SOURCE MATERIAL>
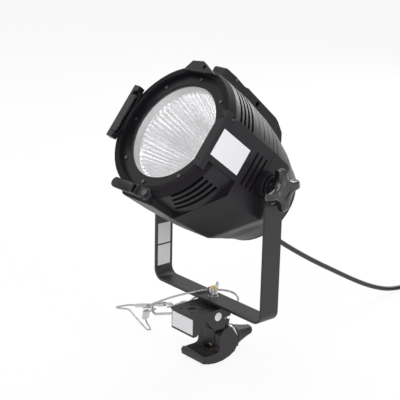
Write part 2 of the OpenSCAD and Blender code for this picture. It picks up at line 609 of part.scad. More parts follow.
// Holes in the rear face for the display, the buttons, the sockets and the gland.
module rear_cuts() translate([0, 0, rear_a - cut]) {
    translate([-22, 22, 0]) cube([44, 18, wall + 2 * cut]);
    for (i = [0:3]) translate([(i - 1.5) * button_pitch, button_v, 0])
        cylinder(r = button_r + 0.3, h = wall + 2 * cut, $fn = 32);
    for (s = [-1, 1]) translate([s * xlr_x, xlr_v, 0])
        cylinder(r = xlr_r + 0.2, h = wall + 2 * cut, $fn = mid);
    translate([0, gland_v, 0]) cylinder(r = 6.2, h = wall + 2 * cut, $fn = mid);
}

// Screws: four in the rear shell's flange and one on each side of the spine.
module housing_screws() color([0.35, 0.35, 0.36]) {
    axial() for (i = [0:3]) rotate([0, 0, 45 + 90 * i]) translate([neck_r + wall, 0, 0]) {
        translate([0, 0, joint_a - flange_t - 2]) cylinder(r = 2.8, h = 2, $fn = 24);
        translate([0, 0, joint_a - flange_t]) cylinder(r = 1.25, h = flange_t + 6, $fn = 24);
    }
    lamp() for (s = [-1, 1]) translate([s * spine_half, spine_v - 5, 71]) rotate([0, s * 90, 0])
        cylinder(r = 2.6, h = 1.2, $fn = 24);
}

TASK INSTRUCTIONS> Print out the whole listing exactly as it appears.

TASK RESULT>
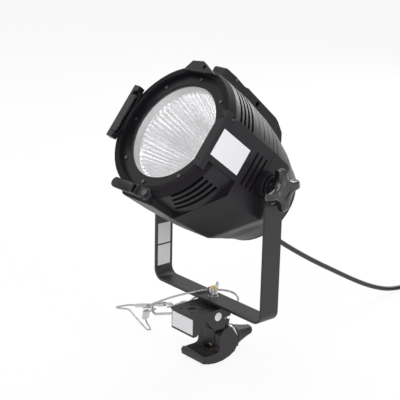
Write part 2 of the OpenSCAD and Blender code for this picture. It picks up at line 609 of part.scad. More parts follow.
// Holes in the rear face for the display, the buttons, the sockets and the gland.
module rear_cuts() translate([0, 0, rear_a - cut]) {
    translate([-22, 22, 0]) cube([44, 18, wall + 2 * cut]);
    for (i = [0:3]) translate([(i - 1.5) * button_pitch, button_v, 0])
        cylinder(r = button_r + 0.3, h = wall + 2 * cut, $fn = 32);
    for (s = [-1, 1]) translate([s * xlr_x, xlr_v, 0])
        cylinder(r = xlr_r + 0.2, h = wall + 2 * cut, $fn = mid);
    translate([0, gland_v, 0]) cylinder(r = 6.2, h = wall + 2 * cut, $fn = mid);
}

// Screws: four in the rear shell's flange and one on each side of the spine.
module housing_screws() color([0.35, 0.35, 0.36]) {
    axial() for (i = [0:3]) rotate([0, 0, 45 + 90 * i]) translate([neck_r + wall, 0, 0]) {
        translate([0, 0, joint_a - flange_t - 2]) cylinder(r = 2.8, h = 2, $fn = 24);
        translate([0, 0, joint_a - flange_t]) cylinder(r = 1.25, h = flange_t + 6, $fn = 24);
    }
    lamp() for (s = [-1, 1]) translate([s * spine_half, spine_v - 5, 71]) rotate([0, s * 90, 0])
        cylinder(r = 2.6, h = 1.2, $fn = 24);
}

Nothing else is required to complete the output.